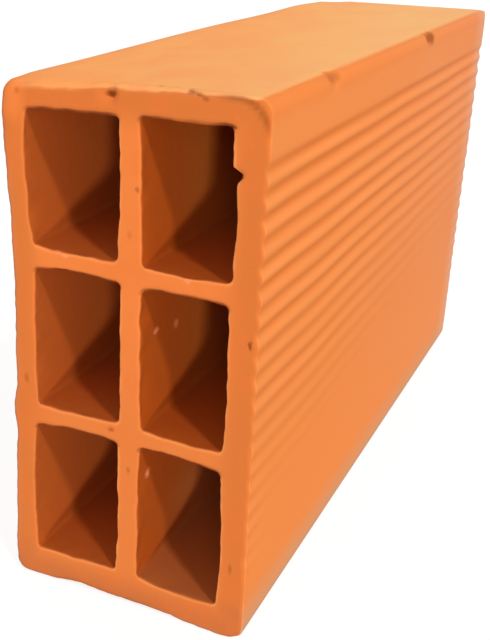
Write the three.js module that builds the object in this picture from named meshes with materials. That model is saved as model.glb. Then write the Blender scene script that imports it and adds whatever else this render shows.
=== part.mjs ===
// Hollow clay brick with six cells, standing on its narrow long face.
//
// Soft clay is pressed through a die as one endless column. The die's cores leave the cells and
// one combed plate leaves the long ribs on the right wide face. Wires cut the column across, and
// the cut bricks are dried and fired. So the whole brick is one section, drawn once and extruded.
//
// Millimetres, +Z up. Y runs along the cells, X across the brick. The origin is the middle of the
// face that the brick stands on.

import * as THREE from 'three';

// Overall size after firing.
const width = 98;
const height = 199;
const length = 320;

// Shell and webs.
const leftWall = 10.4;
const rightWall = 11.5;
const topWall = 9.3;
const bottomWall = 14.6;
const uprightWeb = 8.9;
const crossWeb = 7.9;

// Cells: the right-hand column and the lowest row take the room that is left.
const leftCellWidth = 34.8;
const topCellHeight = 50.6;
const middleCellHeight = 53.6;
const cellCornerRadius = 1.6;

// Ribbing of the right wide face, between a plain band along the top and one along the foot. The
// left wide face is plain.
const topBand = 18.5;
const footBand = 15.5;
const ribPitch = 7.9;
const grooveDepth = 1.4;

// Long edges come off the die rounded, and the wire-cut rims wear round in handling.
const longEdgeRadius = 6;
const rimRadius = 1.2;

// Facets.
const stepsPerRib = 8;
const curveSegments = 3;
const rimSegments = 2;

const left = -width / 2;
const right = width / 2;

// Grooves fill the room between the bands with a whole number of waves near the wanted pitch.
const ribbedHeight = height - topBand - footBand;
const grooveCount = Math.max(1, Math.round(ribbedHeight / ribPitch));
const ribSteps = grooveCount * stepsPerRib;

// How far the wide face lies below its crests at one step of the ribbing: a cosine wave that
// starts and ends flush with the plain bands.
function grooveAt(step) {
  return (grooveDepth / 2) * (1 - Math.cos((2 * Math.PI * step) / stepsPerRib));
}

function ribHeightAt(step) {
  return footBand + (ribbedHeight * step) / ribSteps;
}

// The outer outline, anticlockwise from the foot's left end. Its y is the brick's height.
function drawOutline() {
  const outline = new THREE.Shape();
  const r = longEdgeRadius;
  outline.moveTo(left + r, 0);
  outline.lineTo(right - r, 0);
  outline.absarc(right - r, r, r, -Math.PI / 2, 0, false);
  for (let step = 0; step <= ribSteps; step++) {
    outline.lineTo(right - grooveAt(step), ribHeightAt(step));
  }
  outline.lineTo(right, height - r);
  outline.absarc(right - r, height - r, r, 0, Math.PI / 2, false);
  outline.lineTo(left + r, height);
  outline.absarc(left + r, height - r, r, Math.PI / 2, Math.PI, false);
  outline.lineTo(left, r);
  outline.absarc(left + r, r, r, Math.PI, 1.5 * Math.PI, false);
  return outline;
}

// One cell, a rectangle with rounded corners, clockwise as a hole runs.
function drawCell(cell) {
  const { x0, x1, z0, z1 } = cell;
  const r = Math.min(cellCornerRadius, (x1 - x0) / 2, (z1 - z0) / 2);
  const hole = new THREE.Path();
  hole.moveTo(x0, z0 + r);
  hole.lineTo(x0, z1 - r);
  hole.absarc(x0 + r, z1 - r, r, Math.PI, Math.PI / 2, true);
  hole.lineTo(x1 - r, z1);
  hole.absarc(x1 - r, z1 - r, r, Math.PI / 2, 0, true);
  hole.lineTo(x1, z0 + r);
  hole.absarc(x1 - r, z0 + r, r, 0, -Math.PI / 2, true);
  hole.lineTo(x0 + r, z0);
  hole.absarc(x0 + r, z0 + r, r, -Math.PI / 2, -Math.PI, true);
  return hole;
}

// Two columns of cells from the walls and the upright web.
const columns = [
  { x0: left + leftWall, x1: left + leftWall + leftCellWidth },
  { x0: left + leftWall + leftCellWidth + uprightWeb, x1: right - rightWall },
];

// Three rows of cells from the top down, parted by the cross webs.
const topCellFoot = height - topWall - topCellHeight;
const middleCellTop = topCellFoot - crossWeb;
const middleCellFoot = middleCellTop - middleCellHeight;
const rows = [
  { z0: topCellFoot, z1: height - topWall },
  { z0: middleCellFoot, z1: middleCellTop },
  { z0: bottomWall, z1: middleCellFoot - crossWeb },
];

const section = drawOutline();
for (const column of columns) {
  for (const row of rows) {
    section.holes.push(drawCell({ ...column, ...row }));
  }
}

// The section is extruded along its own z and then laid along Y. The rim's quarter round takes
// its radius off the outline and off every cell mouth at both cut ends.
const geometry = new THREE.ExtrudeGeometry(section, {
  depth: length - 2 * rimRadius,
  curveSegments,
  bevelEnabled: true,
  bevelThickness: rimRadius,
  bevelSize: rimRadius,
  bevelOffset: -rimRadius,
  bevelSegments: rimSegments,
});
geometry.translate(0, 0, rimRadius - length / 2);
geometry.rotateX(Math.PI / 2);

const firedClay = new THREE.MeshStandardMaterial({ color: 0xee8443, roughness: 0.9, metalness: 0 });

const brick = new THREE.Mesh(geometry, firedClay);
brick.name = 'brick';

const hollowBrick = new THREE.Group();
hollowBrick.add(brick);

export default hollowBrick;
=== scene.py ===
import math

import bmesh
import bpy
import numpy as np
from mathutils import Matrix, Vector, noise


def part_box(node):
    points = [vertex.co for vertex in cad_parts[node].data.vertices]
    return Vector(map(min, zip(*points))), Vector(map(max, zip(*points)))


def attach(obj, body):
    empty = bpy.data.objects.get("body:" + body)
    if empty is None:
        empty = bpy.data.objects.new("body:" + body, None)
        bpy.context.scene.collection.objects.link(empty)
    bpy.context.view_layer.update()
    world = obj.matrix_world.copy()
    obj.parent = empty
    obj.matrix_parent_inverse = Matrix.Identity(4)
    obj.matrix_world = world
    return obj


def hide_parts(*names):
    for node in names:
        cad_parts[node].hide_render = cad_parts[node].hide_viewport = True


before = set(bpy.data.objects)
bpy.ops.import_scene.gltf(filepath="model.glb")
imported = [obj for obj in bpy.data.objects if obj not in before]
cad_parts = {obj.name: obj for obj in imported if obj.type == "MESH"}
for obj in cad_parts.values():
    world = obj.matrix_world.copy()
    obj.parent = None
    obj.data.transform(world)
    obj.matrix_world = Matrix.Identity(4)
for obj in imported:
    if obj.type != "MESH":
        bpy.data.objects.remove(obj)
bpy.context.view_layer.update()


# ---------------------------------------------------------------------------------------------
# The brick as the die and the wires leave it. Stiff clay is pressed through a die whose six cores
# leave the cells, and wires cut the column across. The cut face is a flat sheet with six holes,
# and the skin of the brick and of each cell runs from it to the far cut. Sizes in millimetres.

low, high = (np.array(corner) * 1000 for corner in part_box("brick"))
half_width = (high[0] - low[0]) / 2
half_length = (high[1] - low[1]) / 2
height = high[2] - low[2]

left_wall, upright_web, right_wall = 10.4, 8.9, 11.5
left_cell_width = 34.8
top_wall, cross_web, bottom_wall = 9.3, 7.9, 14.6
top_cell_height, middle_cell_height = 50.6, 53.6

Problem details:
Your task is to repeat every line exactly.

Solution for this task:
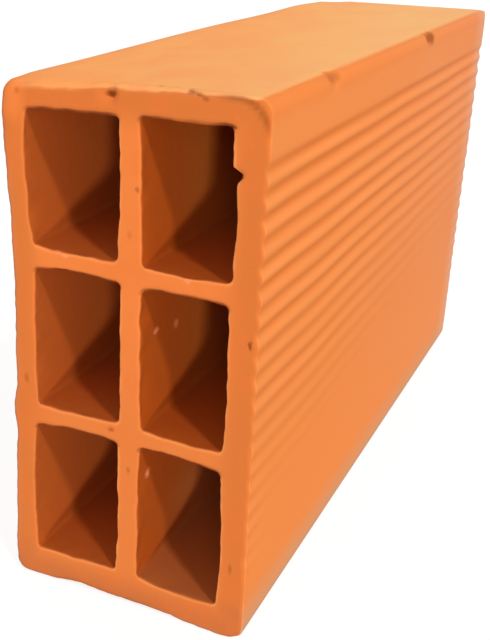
Write the three.js module that builds the object in this picture from named meshes with materials. That model is saved as model.glb. Then write the Blender scene script that imports it and adds whatever else this render shows.
=== part.mjs ===
// Hollow clay brick with six cells, standing on its narrow long face.
//
// Soft clay is pressed through a die as one endless column. The die's cores leave the cells and
// one combed plate leaves the long ribs on the right wide face. Wires cut the column across, and
// the cut bricks are dried and fired. So the whole brick is one section, drawn once and extruded.
//
// Millimetres, +Z up. Y runs along the cells, X across the brick. The origin is the middle of the
// face that the brick stands on.

import * as THREE from 'three';

// Overall size after firing.
const width = 98;
const height = 199;
const length = 320;

// Shell and webs.
const leftWall = 10.4;
const rightWall = 11.5;
const topWall = 9.3;
const bottomWall = 14.6;
const uprightWeb = 8.9;
const crossWeb = 7.9;

// Cells: the right-hand column and the lowest row take the room that is left.
const leftCellWidth = 34.8;
const topCellHeight = 50.6;
const middleCellHeight = 53.6;
const cellCornerRadius = 1.6;

// Ribbing of the right wide face, between a plain band along the top and one along the foot. The
// left wide face is plain.
const topBand = 18.5;
const footBand = 15.5;
const ribPitch = 7.9;
const grooveDepth = 1.4;

// Long edges come off the die rounded, and the wire-cut rims wear round in handling.
const longEdgeRadius = 6;
const rimRadius = 1.2;

// Facets.
const stepsPerRib = 8;
const curveSegments = 3;
const rimSegments = 2;

const left = -width / 2;
const right = width / 2;

// Grooves fill the room between the bands with a whole number of waves near the wanted pitch.
const ribbedHeight = height - topBand - footBand;
const grooveCount = Math.max(1, Math.round(ribbedHeight / ribPitch));
const ribSteps = grooveCount * stepsPerRib;

// How far the wide face lies below its crests at one step of the ribbing: a cosine wave that
// starts and ends flush with the plain bands.
function grooveAt(step) {
  return (grooveDepth / 2) * (1 - Math.cos((2 * Math.PI * step) / stepsPerRib));
}

function ribHeightAt(step) {
  return footBand + (ribbedHeight * step) / ribSteps;
}

// The outer outline, anticlockwise from the foot's left end. Its y is the brick's height.
function drawOutline() {
  const outline = new THREE.Shape();
  const r = longEdgeRadius;
  outline.moveTo(left + r, 0);
  outline.lineTo(right - r, 0);
  outline.absarc(right - r, r, r, -Math.PI / 2, 0, false);
  for (let step = 0; step <= ribSteps; step++) {
    outline.lineTo(right - grooveAt(step), ribHeightAt(step));
  }
  outline.lineTo(right, height - r);
  outline.absarc(right - r, height - r, r, 0, Math.PI / 2, false);
  outline.lineTo(left + r, height);
  outline.absarc(left + r, height - r, r, Math.PI / 2, Math.PI, false);
  outline.lineTo(left, r);
  outline.absarc(left + r, r, r, Math.PI, 1.5 * Math.PI, false);
  return outline;
}

// One cell, a rectangle with rounded corners, clockwise as a hole runs.
function drawCell(cell) {
  const { x0, x1, z0, z1 } = cell;
  const r = Math.min(cellCornerRadius, (x1 - x0) / 2, (z1 - z0) / 2);
  const hole = new THREE.Path();
  hole.moveTo(x0, z0 + r);
  hole.lineTo(x0, z1 - r);
  hole.absarc(x0 + r, z1 - r, r, Math.PI, Math.PI / 2, true);
  hole.lineTo(x1 - r, z1);
  hole.absarc(x1 - r, z1 - r, r, Math.PI / 2, 0, true);
  hole.lineTo(x1, z0 + r);
  hole.absarc(x1 - r, z0 + r, r, 0, -Math.PI / 2, true);
  hole.lineTo(x0 + r, z0);
  hole.absarc(x0 + r, z0 + r, r, -Math.PI / 2, -Math.PI, true);
  return hole;
}

// Two columns of cells from the walls and the upright web.
const columns = [
  { x0: left + leftWall, x1: left + leftWall + leftCellWidth },
  { x0: left + leftWall + leftCellWidth + uprightWeb, x1: right - rightWall },
];

// Three rows of cells from the top down, parted by the cross webs.
const topCellFoot = height - topWall - topCellHeight;
const middleCellTop = topCellFoot - crossWeb;
const middleCellFoot = middleCellTop - middleCellHeight;
const rows = [
  { z0: topCellFoot, z1: height - topWall },
  { z0: middleCellFoot, z1: middleCellTop },
  { z0: bottomWall, z1: middleCellFoot - crossWeb },
];

const section = drawOutline();
for (const column of columns) {
  for (const row of rows) {
    section.holes.push(drawCell({ ...column, ...row }));
  }
}

// The section is extruded along its own z and then laid along Y. The rim's quarter round takes
// its radius off the outline and off every cell mouth at both cut ends.
const geometry = new THREE.ExtrudeGeometry(section, {
  depth: length - 2 * rimRadius,
  curveSegments,
  bevelEnabled: true,
  bevelThickness: rimRadius,
  bevelSize: rimRadius,
  bevelOffset: -rimRadius,
  bevelSegments: rimSegments,
});
geometry.translate(0, 0, rimRadius - length / 2);
geometry.rotateX(Math.PI / 2);

const firedClay = new THREE.MeshStandardMaterial({ color: 0xee8443, roughness: 0.9, metalness: 0 });

const brick = new THREE.Mesh(geometry, firedClay);
brick.name = 'brick';

const hollowBrick = new THREE.Group();
hollowBrick.add(brick);

export default hollowBrick;
=== scene.py ===
import math

import bmesh
import bpy
import numpy as np
from mathutils import Matrix, Vector, noise


def part_box(node):
    points = [vertex.co for vertex in cad_parts[node].data.vertices]
    return Vector(map(min, zip(*points))), Vector(map(max, zip(*points)))


def attach(obj, body):
    empty = bpy.data.objects.get("body:" + body)
    if empty is None:
        empty = bpy.data.objects.new("body:" + body, None)
        bpy.context.scene.collection.objects.link(empty)
    bpy.context.view_layer.update()
    world = obj.matrix_world.copy()
    obj.parent = empty
    obj.matrix_parent_inverse = Matrix.Identity(4)
    obj.matrix_world = world
    return obj


def hide_parts(*names):
    for node in names:
        cad_parts[node].hide_render = cad_parts[node].hide_viewport = True


before = set(bpy.data.objects)
bpy.ops.import_scene.gltf(filepath="model.glb")
imported = [obj for obj in bpy.data.objects if obj not in before]
cad_parts = {obj.name: obj for obj in imported if obj.type == "MESH"}
for obj in cad_parts.values():
    world = obj.matrix_world.copy()
    obj.parent = None
    obj.data.transform(world)
    obj.matrix_world = Matrix.Identity(4)
for obj in imported:
    if obj.type != "MESH":
        bpy.data.objects.remove(obj)
bpy.context.view_layer.update()


# ---------------------------------------------------------------------------------------------
# The brick as the die and the wires leave it. Stiff clay is pressed through a die whose six cores
# leave the cells, and wires cut the column across. The cut face is a flat sheet with six holes,
# and the skin of the brick and of each cell runs from it to the far cut. Sizes in millimetres.

low, high = (np.array(corner) * 1000 for corner in part_box("brick"))
half_width = (high[0] - low[0]) / 2
half_length = (high[1] - low[1]) / 2
height = high[2] - low[2]

left_wall, upright_web, right_wall = 10.4, 8.9, 11.5
left_cell_width = 34.8
top_wall, cross_web, bottom_wall = 9.3, 7.9, 14.6
top_cell_height, middle_cell_height = 50.6, 53.6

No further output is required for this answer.